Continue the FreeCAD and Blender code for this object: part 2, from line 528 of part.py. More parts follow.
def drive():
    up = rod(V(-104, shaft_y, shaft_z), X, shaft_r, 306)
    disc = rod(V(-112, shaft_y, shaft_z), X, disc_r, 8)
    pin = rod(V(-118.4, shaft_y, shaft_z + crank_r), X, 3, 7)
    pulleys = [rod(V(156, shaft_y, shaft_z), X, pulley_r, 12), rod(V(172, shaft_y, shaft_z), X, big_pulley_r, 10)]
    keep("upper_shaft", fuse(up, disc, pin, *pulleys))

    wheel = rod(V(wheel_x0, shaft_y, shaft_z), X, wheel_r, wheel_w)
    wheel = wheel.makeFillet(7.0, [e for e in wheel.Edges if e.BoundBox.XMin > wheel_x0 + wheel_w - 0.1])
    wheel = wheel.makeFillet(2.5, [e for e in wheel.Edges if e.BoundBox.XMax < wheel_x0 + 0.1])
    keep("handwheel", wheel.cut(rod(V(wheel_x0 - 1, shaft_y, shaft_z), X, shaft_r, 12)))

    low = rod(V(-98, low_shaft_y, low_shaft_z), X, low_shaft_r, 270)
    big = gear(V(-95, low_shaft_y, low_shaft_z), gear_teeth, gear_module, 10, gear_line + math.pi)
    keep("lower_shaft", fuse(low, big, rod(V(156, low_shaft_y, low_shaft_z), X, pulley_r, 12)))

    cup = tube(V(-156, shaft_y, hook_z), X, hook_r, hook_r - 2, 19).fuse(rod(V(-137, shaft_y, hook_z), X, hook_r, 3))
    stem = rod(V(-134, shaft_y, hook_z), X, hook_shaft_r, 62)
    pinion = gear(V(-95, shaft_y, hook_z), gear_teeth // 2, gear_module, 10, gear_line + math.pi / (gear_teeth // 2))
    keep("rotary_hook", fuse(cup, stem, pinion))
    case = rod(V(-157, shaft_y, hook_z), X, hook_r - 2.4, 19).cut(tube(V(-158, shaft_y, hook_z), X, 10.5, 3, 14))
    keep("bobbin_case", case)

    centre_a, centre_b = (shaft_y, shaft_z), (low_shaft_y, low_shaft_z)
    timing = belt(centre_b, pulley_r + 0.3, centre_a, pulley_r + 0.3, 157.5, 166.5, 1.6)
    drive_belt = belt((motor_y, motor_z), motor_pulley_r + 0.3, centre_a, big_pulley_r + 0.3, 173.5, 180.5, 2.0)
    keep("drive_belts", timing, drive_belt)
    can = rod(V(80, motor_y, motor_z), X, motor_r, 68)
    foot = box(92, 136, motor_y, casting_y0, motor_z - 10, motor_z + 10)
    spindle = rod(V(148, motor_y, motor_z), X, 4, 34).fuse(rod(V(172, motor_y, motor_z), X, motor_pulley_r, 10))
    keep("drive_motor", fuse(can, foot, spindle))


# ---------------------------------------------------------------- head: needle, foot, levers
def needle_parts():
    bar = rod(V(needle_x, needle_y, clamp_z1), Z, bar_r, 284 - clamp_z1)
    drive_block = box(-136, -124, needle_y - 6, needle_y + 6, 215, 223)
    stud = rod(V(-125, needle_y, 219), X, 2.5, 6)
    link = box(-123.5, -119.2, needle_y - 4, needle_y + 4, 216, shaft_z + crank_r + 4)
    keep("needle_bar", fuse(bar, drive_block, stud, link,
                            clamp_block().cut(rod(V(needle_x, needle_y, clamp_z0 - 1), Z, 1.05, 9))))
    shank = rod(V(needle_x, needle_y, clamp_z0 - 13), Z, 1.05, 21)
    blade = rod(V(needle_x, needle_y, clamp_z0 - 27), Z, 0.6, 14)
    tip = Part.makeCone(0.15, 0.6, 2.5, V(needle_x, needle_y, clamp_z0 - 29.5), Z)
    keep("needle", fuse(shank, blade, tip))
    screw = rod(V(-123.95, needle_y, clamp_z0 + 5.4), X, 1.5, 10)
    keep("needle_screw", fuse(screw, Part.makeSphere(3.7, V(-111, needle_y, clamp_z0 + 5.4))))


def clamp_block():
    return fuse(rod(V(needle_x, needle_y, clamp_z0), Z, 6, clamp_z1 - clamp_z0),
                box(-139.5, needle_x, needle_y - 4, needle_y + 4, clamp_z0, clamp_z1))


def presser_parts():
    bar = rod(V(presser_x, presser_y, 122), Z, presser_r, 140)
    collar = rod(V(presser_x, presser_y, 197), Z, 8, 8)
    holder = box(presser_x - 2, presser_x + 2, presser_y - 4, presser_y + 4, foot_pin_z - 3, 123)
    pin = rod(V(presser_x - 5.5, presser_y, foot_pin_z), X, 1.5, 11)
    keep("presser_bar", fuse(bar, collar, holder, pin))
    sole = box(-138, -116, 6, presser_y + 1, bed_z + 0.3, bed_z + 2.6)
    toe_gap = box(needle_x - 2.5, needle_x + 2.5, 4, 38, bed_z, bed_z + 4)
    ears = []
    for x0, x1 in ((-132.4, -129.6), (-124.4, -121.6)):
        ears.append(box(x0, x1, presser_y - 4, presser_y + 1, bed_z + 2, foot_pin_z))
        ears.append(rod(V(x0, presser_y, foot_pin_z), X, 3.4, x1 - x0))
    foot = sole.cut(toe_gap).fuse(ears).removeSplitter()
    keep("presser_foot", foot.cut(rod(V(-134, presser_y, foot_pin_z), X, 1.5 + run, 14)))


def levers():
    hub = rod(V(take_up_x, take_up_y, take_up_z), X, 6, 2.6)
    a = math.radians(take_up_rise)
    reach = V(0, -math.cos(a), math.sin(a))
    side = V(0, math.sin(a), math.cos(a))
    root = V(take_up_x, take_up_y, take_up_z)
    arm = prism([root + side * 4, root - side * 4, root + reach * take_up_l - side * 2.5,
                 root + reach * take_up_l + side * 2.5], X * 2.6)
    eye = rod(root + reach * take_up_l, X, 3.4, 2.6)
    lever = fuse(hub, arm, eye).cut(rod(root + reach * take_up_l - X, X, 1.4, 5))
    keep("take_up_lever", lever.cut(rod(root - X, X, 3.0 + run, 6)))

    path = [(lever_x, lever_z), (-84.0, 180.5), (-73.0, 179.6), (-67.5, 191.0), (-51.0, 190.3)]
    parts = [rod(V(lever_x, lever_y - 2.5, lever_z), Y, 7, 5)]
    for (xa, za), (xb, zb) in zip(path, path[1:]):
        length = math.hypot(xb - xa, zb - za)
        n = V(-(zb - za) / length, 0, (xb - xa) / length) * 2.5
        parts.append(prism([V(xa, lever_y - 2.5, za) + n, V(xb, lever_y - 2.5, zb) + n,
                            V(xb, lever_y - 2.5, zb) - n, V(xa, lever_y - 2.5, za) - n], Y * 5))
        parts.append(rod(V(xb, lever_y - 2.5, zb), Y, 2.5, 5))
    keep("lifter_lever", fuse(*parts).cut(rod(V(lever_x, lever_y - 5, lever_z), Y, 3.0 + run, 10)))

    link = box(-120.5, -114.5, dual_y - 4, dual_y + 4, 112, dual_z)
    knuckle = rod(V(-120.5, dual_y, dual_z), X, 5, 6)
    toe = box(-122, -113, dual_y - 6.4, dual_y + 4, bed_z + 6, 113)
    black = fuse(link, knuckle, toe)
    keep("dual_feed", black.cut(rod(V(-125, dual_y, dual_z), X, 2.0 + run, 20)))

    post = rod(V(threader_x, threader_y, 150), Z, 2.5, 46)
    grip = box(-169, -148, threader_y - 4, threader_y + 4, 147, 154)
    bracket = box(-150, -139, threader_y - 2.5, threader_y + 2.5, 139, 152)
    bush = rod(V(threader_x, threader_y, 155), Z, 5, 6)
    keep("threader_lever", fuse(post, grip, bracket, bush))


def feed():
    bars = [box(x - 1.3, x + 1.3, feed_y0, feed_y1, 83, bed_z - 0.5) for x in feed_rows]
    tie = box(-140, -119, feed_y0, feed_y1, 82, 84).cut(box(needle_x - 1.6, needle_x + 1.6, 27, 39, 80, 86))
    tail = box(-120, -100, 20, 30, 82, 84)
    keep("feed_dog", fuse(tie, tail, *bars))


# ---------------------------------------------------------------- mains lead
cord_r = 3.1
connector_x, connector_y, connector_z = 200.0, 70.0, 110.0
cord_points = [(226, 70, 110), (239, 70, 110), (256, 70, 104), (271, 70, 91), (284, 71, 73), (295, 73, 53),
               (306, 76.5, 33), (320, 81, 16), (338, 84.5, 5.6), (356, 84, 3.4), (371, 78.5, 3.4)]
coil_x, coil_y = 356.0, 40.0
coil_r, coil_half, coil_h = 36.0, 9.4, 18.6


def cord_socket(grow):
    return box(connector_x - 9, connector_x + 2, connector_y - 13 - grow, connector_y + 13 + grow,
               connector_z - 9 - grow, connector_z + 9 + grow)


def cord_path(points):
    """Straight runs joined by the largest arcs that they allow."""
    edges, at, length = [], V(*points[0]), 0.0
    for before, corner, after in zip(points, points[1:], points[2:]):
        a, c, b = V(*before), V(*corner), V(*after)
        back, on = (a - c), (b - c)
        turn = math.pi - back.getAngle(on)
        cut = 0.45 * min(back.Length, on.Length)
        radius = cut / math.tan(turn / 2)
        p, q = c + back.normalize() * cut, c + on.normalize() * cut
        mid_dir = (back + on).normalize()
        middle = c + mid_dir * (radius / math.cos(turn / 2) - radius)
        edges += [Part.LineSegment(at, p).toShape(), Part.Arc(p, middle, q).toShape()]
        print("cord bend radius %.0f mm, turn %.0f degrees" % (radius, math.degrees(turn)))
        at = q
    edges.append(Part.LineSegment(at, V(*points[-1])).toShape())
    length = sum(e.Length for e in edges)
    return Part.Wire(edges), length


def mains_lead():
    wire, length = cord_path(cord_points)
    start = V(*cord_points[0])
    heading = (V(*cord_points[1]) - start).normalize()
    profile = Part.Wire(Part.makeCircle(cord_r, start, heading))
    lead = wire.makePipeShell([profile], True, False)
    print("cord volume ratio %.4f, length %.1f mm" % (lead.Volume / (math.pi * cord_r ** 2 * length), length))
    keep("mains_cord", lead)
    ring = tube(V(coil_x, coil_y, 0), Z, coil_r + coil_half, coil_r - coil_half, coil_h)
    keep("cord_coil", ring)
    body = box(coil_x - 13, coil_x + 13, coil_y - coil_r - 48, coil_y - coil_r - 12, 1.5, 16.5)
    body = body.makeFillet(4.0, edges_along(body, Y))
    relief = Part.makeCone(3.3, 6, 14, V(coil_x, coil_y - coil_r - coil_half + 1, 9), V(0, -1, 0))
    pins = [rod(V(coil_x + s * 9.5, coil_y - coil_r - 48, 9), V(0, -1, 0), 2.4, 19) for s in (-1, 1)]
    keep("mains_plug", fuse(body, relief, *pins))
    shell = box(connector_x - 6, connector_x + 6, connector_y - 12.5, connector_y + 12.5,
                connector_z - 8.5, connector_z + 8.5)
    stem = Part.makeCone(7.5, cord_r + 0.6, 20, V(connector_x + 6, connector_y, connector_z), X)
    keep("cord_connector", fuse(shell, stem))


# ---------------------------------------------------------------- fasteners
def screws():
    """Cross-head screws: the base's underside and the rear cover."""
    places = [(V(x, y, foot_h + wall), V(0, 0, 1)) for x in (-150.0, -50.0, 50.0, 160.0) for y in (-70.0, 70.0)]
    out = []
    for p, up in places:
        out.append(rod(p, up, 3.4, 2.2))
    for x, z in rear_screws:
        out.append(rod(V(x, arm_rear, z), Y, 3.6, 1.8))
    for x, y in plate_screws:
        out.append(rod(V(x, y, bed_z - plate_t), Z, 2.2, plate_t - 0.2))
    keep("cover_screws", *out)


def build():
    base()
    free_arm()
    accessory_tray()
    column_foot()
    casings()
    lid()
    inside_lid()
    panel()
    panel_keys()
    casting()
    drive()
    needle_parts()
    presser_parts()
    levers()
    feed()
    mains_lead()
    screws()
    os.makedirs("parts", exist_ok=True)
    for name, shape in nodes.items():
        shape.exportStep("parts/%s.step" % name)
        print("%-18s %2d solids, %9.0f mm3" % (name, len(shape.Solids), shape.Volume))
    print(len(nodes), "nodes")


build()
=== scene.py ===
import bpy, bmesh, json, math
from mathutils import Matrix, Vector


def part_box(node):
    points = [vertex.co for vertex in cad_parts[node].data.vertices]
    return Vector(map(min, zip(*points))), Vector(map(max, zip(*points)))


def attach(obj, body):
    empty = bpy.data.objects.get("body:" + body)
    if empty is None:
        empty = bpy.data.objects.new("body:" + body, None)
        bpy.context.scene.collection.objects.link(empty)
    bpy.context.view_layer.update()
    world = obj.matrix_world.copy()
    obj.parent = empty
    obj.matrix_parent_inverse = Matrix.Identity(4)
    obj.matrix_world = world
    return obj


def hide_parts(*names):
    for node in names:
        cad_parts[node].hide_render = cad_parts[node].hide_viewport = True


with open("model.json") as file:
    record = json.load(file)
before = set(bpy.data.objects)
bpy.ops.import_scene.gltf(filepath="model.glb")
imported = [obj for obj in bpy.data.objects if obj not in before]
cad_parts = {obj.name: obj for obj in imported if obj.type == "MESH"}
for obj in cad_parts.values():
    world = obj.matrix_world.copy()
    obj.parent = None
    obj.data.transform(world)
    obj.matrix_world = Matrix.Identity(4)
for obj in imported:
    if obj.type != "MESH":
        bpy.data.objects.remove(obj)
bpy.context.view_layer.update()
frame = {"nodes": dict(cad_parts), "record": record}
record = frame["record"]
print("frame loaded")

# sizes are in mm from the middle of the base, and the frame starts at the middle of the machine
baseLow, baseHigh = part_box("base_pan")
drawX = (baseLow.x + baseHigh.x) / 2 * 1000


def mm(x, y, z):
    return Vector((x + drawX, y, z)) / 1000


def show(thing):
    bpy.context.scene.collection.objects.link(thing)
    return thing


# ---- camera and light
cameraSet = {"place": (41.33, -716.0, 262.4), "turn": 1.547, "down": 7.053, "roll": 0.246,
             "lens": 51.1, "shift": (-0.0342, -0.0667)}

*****

## What is asked
Starting at the first line of the data above, please restate word for word every line up to and including the one that holds "X, pulley_r, 12)))", and add nothing else.

## Task answer
Continue the FreeCAD and Blender code for this object: part 2, from line 528 of part.py. More parts follow.
def drive():
    up = rod(V(-104, shaft_y, shaft_z), X, shaft_r, 306)
    disc = rod(V(-112, shaft_y, shaft_z), X, disc_r, 8)
    pin = rod(V(-118.4, shaft_y, shaft_z + crank_r), X, 3, 7)
    pulleys = [rod(V(156, shaft_y, shaft_z), X, pulley_r, 12), rod(V(172, shaft_y, shaft_z), X, big_pulley_r, 10)]
    keep("upper_shaft", fuse(up, disc, pin, *pulleys))

    wheel = rod(V(wheel_x0, shaft_y, shaft_z), X, wheel_r, wheel_w)
    wheel = wheel.makeFillet(7.0, [e for e in wheel.Edges if e.BoundBox.XMin > wheel_x0 + wheel_w - 0.1])
    wheel = wheel.makeFillet(2.5, [e for e in wheel.Edges if e.BoundBox.XMax < wheel_x0 + 0.1])
    keep("handwheel", wheel.cut(rod(V(wheel_x0 - 1, shaft_y, shaft_z), X, shaft_r, 12)))

    low = rod(V(-98, low_shaft_y, low_shaft_z), X, low_shaft_r, 270)
    big = gear(V(-95, low_shaft_y, low_shaft_z), gear_teeth, gear_module, 10, gear_line + math.pi)
    keep("lower_shaft", fuse(low, big, rod(V(156, low_shaft_y, low_shaft_z), X, pulley_r, 12)))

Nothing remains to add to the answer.